Pasaron cerca de un jardín muy profundo que estaba lleno de trébol para los caballos de palacio. Una balaustrada prolongaba la terraza. Algo más lejos había un bosquecillo de naranjos y rosales. Era el lugar más atractivo de la alcazaba, cuyo plano había sido trazado por un jardinero español y armonizaban no sólo el verde azulado de los árboles, en donde se encendían las gruesas linternas de las naranjas, con los de los macizos de rosas que estaban a su pie, sino también los perfumes delicados de los frutos y de las flores.
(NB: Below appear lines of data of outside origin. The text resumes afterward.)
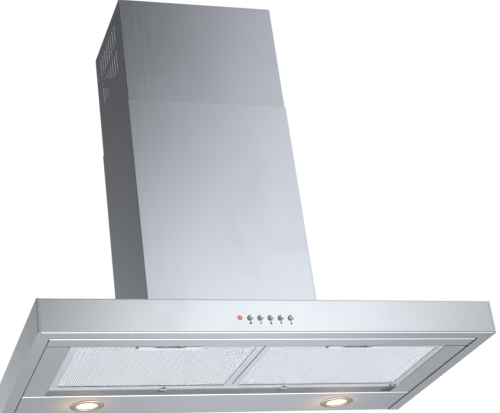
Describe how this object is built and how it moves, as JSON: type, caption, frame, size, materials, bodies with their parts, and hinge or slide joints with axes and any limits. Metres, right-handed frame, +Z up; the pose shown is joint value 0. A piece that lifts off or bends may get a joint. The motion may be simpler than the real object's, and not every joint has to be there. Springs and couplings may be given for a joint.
{
  "type": "wall chimney range hood",
  "caption": "Wide flat canopy with push buttons, drop-open grease filters, two lamps and a telescopic chimney round a centrifugal blower.",
  "frame": {"origin": "centre of the four wall bolts, on the wall plane", "axes": "+X to the right as the cook faces it, +Y into the wall, +Z up"},
  "size_m": [0.9, 0.4845, 0.8905],
  "materials": {
    "stainless": "brushed along the sheet",
    "galvanised": "dull zinc",
    "filter_alloy": "satin",
    "spring_steel": "plain",
    "chrome": "polished",
    "lamp_glass": "frosted",
    "reflector": "polished",
    "lamp_ceramic": "matt",
    "dark_plastic": "fine grain",
    "pale_plastic": "fine grain",
    "blower_plastic": "fine grain",
    "orange_lens": "clear orange",
    "motor_paint": "satin",
    "white_plastic": "smooth"
  },
  "bodies": {
    "hood": {"canopy_shell": "stainless", "fascia": "stainless", "front_strip": "stainless", "side_panel_left": "stainless", "side_panel_right": "stainless", "lamp_panel": "stainless", "filter_ledge": "stainless", "chimney_lower": "stainless", "lamp_bezel_left": "chrome", "lamp_bezel_right": "chrome", "lamp_lens_left": "lamp_glass", "lamp_lens_right": "lamp_glass", "lamp_reflector_left": "reflector", "lamp_reflector_right": "reflector", "lamp_capsule_left": "lamp_ceramic", "lamp_capsule_right": "lamp_ceramic", "lamp_can_left": "galvanised", "lamp_can_right": "galvanised", "indicator_lens": "orange_lens", "switch_block": "dark_plastic", "blower_box": "galvanised", "blower_scroll": "blower_plastic", "blower_motor": "motor_paint", "motor_bracket": "galvanised", "motor_capacitor": "white_plastic", "lamp_transformer": "motor_paint", "terminal_box": "pale_plastic", "cable_gland": "dark_plastic", "outlet_collar": "blower_plastic", "flap_pin": "spring_steel", "chimney_bracket": "galvanised"},
    "filter_left": {"filter_frame_left": "filter_alloy", "filter_mesh_left": "filter_alloy", "filter_core_left": "filter_alloy"},
    "filter_right": {"filter_frame_right": "filter_alloy", "filter_mesh_right": "filter_alloy", "filter_core_right": "filter_alloy"},
    "latch_left": {"filter_latch_left": "stainless", "latch_spring_left": "spring_steel"},
    "latch_right": {"filter_latch_right": "stainless", "latch_spring_right": "spring_steel"},
    "button_off": {"button_off": "chrome"},
    "button_speed_1": {"button_speed_1": "chrome"},
    "button_speed_2": {"button_speed_2": "chrome"},
    "button_speed_3": {"button_speed_3": "chrome"},
    "button_light": {"button_light": "chrome"},
    "rotor": {"blower_wheel": "dark_plastic", "motor_shaft": "spring_steel"},
    "flap_left": {"flap_left": "blower_plastic"},
    "flap_right": {"flap_right": "blower_plastic"},
    "upper_cover": {"chimney_upper": "stainless", "cover_screw_left": "stainless", "cover_screw_right": "stainless"}
  },
  "joints": [
    {"name": "filter_left_drop", "type": "hinge", "parent": "hood", "child": "filter_left", "pos_m": [-0.189, -0.161, -0.193], "axis": [1, 0, 0], "range_deg": [0, 75]},
    {"name": "latch_left_slide", "type": "slide", "parent": "filter_left", "child": "latch_left", "axis": [0, 1, 0], "range_m": [0, 0.0035], "stiffness_N_per_m": 500, "springref_m": -0.002},
    {"name": "filter_right_drop", "type": "hinge", "parent": "hood", "child": "filter_right", "pos_m": [0.189, -0.161, -0.193], "axis": [1, 0, 0], "range_deg": [0, 75]},
    {"name": "latch_right_slide", "type": "slide", "parent": "filter_right", "child": "latch_right", "axis": [0, 1, 0], "range_m": [0, 0.0035], "stiffness_N_per_m": 500, "springref_m": -0.002},
    {"name": "button_off_press", "type": "slide", "parent": "hood", "child": "button_off", "axis": [0, 1, 0], "range_m": [0, 0.003], "stiffness_N_per_m": 600, "springref_m": -0.001},
    {"name": "button_speed_1_press", "type": "slide", "parent": "hood", "child": "button_speed_1", "axis": [0, 1, 0], "range_m": [0, 0.003], "stiffness_N_per_m": 600, "springref_m": -0.001},
    {"name": "button_speed_2_press", "type": "slide", "parent": "hood", "child": "button_speed_2", "axis": [0, 1, 0], "range_m": [0, 0.003], "stiffness_N_per_m": 600, "springref_m": -0.001},
    {"name": "button_speed_3_press", "type": "slide", "parent": "hood", "child": "button_speed_3", "axis": [0, 1, 0], "range_m": [0, 0.003], "stiffness_N_per_m": 600, "springref_m": -0.001},
    {"name": "button_light_press", "type": "slide", "parent": "hood", "child": "button_light", "axis": [0, 1, 0], "range_m": [0, 0.003], "stiffness_N_per_m": 600, "springref_m": -0.001},
    {"name": "impeller_spin", "type": "hinge", "parent": "hood", "child": "rotor", "pos_m": [-0.066, -0.12, -0.034], "axis": [0, 1, 0], "continuous": true},
    {"name": "flap_left_swing", "type": "hinge", "parent": "hood", "child": "flap_left", "pos_m": [0, -0.12, 0.146], "axis": [0, 1, 0], "range_deg": [0, 80]},
    {"name": "flap_right_swing", "type": "hinge", "parent": "hood", "child": "flap_right", "pos_m": [0, -0.12, 0.146], "axis": [0, -1, 0], "range_deg": [0, 80]},
    {"name": "upper_cover_slide", "type": "slide", "parent": "hood", "child": "upper_cover", "axis": [0, 0, 1], "range_m": [-0.3, 0.15]}
  ]
}
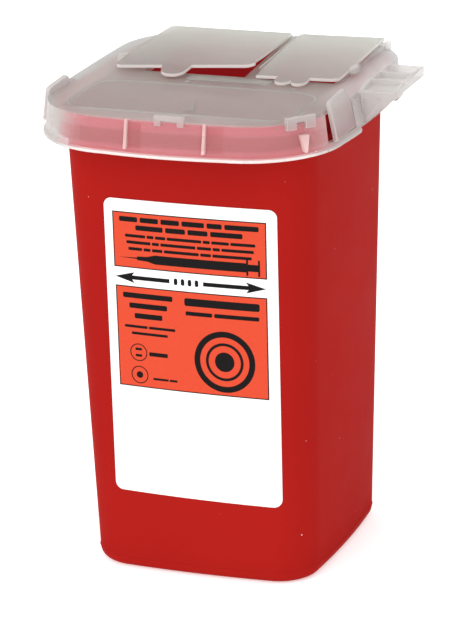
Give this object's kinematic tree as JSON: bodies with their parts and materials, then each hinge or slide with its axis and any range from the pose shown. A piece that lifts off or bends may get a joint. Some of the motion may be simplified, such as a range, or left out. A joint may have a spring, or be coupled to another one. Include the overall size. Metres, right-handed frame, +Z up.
{
  "type": "sharps container",
  "caption": "Tapered one-quart sharps container with a frosted press-fit lid, a large and a small hinged flap, spring lock arms, a side bracket and a front label.",
  "frame": {"origin": "centre of the flat bottom face of the container", "axes": "+Z up through the lid, -Y out of the front face with the label, +X towards the side with the lid's bracket"},
  "size_m": [0.1092, 0.1148, 0.1597],
  "materials": {
    "red_plastic": "satin, opaque",
    "frosted_plastic": "frosted, translucent",
    "label_film": "smooth, semi-matte"
  },
  "bodies": {
    "base": {"container": "red_plastic", "front_label": "label_film"},
    "lid": {"lid_frame": "frosted_plastic", "side_bracket": "frosted_plastic", "front_catch": "frosted_plastic", "corner_catch": "frosted_plastic", "large_flap_hinge": "frosted_plastic", "small_flap_hinge": "frosted_plastic"},
    "large_flap_leaf": {"large_flap": "frosted_plastic"},
    "small_flap_leaf": {"small_flap": "frosted_plastic"},
    "left_arm": {"left_lock_arm": "frosted_plastic"},
    "right_arm": {"right_lock_arm": "frosted_plastic"}
  },
  "joints": [
    {"name": "lid_lift", "type": "slide", "parent": "base", "child": "lid", "axis": [0, 0, 1], "range_m": [0, 0.06]},
    {"name": "large_flap_swing", "type": "hinge", "parent": "lid", "child": "large_flap_leaf", "pos_m": [0, 0.044, 0.1573], "axis": [-1, 0, 0], "range_deg": [-0.75, 110]},
    {"name": "small_flap_swing", "type": "hinge", "parent": "lid", "child": "small_flap_leaf", "pos_m": [0, 0.044, 0.1573], "axis": [-1, 0, 0], "range_deg": [0, 110]},
    {"name": "left_arm_flex", "type": "hinge", "parent": "lid", "child": "left_arm", "pos_m": [-0.0473, -0.0256, 0.1465], "axis": [0, 1, 0], "range_deg": [-3, 5], "stiffness_Nm_per_rad": 0.2},
    {"name": "right_arm_flex", "type": "hinge", "parent": "lid", "child": "right_arm", "pos_m": [0.048, -0.0256, 0.1465], "axis": [0, -1, 0], "range_deg": [-3, 5], "stiffness_Nm_per_rad": 0.2}
  ]
}
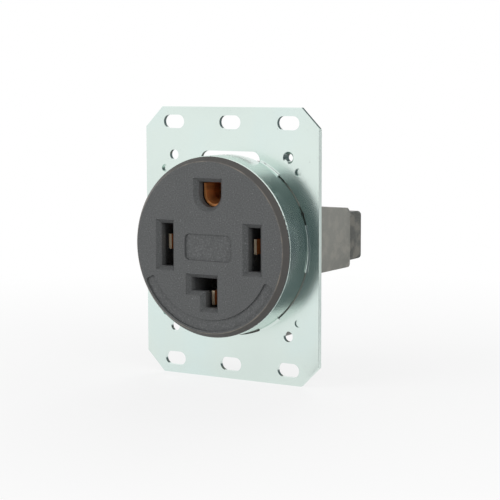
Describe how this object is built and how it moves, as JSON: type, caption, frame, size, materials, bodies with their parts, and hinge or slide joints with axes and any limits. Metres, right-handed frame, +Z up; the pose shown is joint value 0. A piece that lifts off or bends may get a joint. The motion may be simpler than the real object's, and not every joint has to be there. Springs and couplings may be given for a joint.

Dos esclavos estaban trabajando allí. Al pasar, Angélica los oyó hablar en francés. Se volvió para mirarlos. Uno de ellos, mozo apuesto de aspecto fino y noble, le hizo un guiño con mirada alegre. Ha de estar muy abrumado un francés por el yugo de la esclavitud para no sonreír al paso de veladas beldades misteriosas, aunque tenga por ello que perder la vida. La pequeña circasiana exclamó de pronto:

—Quiero esa naranja tan hermosa, la de arriba. Decid a los esclavos que la cojan.

En realidad, ella había visto al guapo joven y deseaba pararse, examinarle. La experiencia del amor en brazos del voluptuoso Ismael había hecho de la ignorante muchachita una mujer curiosa que deseaba probar sus encantos ante otros hombres. Aquellos, pese a sus caras de mal alimentados y a sus harapos miserables, eran los primeros a quienes veía aparte del Rey, desde que éste le había revelado las primeras reglas del juego sutil y violento que, desde que el mundo es mundo, opone y acerca a Eva y Adán.